Modeling code records
────────────────────────────────────────
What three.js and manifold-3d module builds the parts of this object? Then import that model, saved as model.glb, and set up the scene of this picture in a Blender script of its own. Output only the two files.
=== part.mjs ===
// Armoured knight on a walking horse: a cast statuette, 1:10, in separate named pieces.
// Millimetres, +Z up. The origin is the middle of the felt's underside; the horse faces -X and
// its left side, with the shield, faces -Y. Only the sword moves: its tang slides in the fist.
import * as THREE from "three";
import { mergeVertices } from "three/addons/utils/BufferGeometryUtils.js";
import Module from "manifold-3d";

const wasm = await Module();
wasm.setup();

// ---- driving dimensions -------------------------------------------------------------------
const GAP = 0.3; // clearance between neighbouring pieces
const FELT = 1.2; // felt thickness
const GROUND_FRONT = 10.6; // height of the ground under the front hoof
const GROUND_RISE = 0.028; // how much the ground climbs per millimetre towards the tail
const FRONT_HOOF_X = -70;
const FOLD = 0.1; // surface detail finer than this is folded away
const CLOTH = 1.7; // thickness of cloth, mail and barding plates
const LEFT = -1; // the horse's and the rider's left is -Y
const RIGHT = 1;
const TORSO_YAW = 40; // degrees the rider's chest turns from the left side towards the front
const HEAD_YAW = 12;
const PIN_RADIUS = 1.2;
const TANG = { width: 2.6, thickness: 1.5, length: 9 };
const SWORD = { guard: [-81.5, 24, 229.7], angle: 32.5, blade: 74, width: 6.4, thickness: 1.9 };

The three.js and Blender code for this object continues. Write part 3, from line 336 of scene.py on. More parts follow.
────────────────────────────────────────
**BRIEF:**
Copy every record above exactly as it appears.

**TASK SOLUTION:**
What three.js and manifold-3d module builds the parts of this object? Then import that model, saved as model.glb, and set up the scene of this picture in a Blender script of its own. Output only the two files.
=== part.mjs ===
// Armoured knight on a walking horse: a cast statuette, 1:10, in separate named pieces.
// Millimetres, +Z up. The origin is the middle of the felt's underside; the horse faces -X and
// its left side, with the shield, faces -Y. Only the sword moves: its tang slides in the fist.
import * as THREE from "three";
import { mergeVertices } from "three/addons/utils/BufferGeometryUtils.js";
import Module from "manifold-3d";

const wasm = await Module();
wasm.setup();

// ---- driving dimensions -------------------------------------------------------------------
const GAP = 0.3; // clearance between neighbouring pieces
const FELT = 1.2; // felt thickness
const GROUND_FRONT = 10.6; // height of the ground under the front hoof
const GROUND_RISE = 0.028; // how much the ground climbs per millimetre towards the tail
const FRONT_HOOF_X = -70;
const FOLD = 0.1; // surface detail finer than this is folded away
const CLOTH = 1.7; // thickness of cloth, mail and barding plates
const LEFT = -1; // the horse's and the rider's left is -Y
const RIGHT = 1;
const TORSO_YAW = 40; // degrees the rider's chest turns from the left side towards the front
const HEAD_YAW = 12;
const PIN_RADIUS = 1.2;
const TANG = { width: 2.6, thickness: 1.5, length: 9 };
const SWORD = { guard: [-81.5, 24, 229.7], angle: 32.5, blade: 74, width: 6.4, thickness: 1.9 };

The three.js and Blender code for this object continues. Write part 3, from line 336 of scene.py on. More parts follow.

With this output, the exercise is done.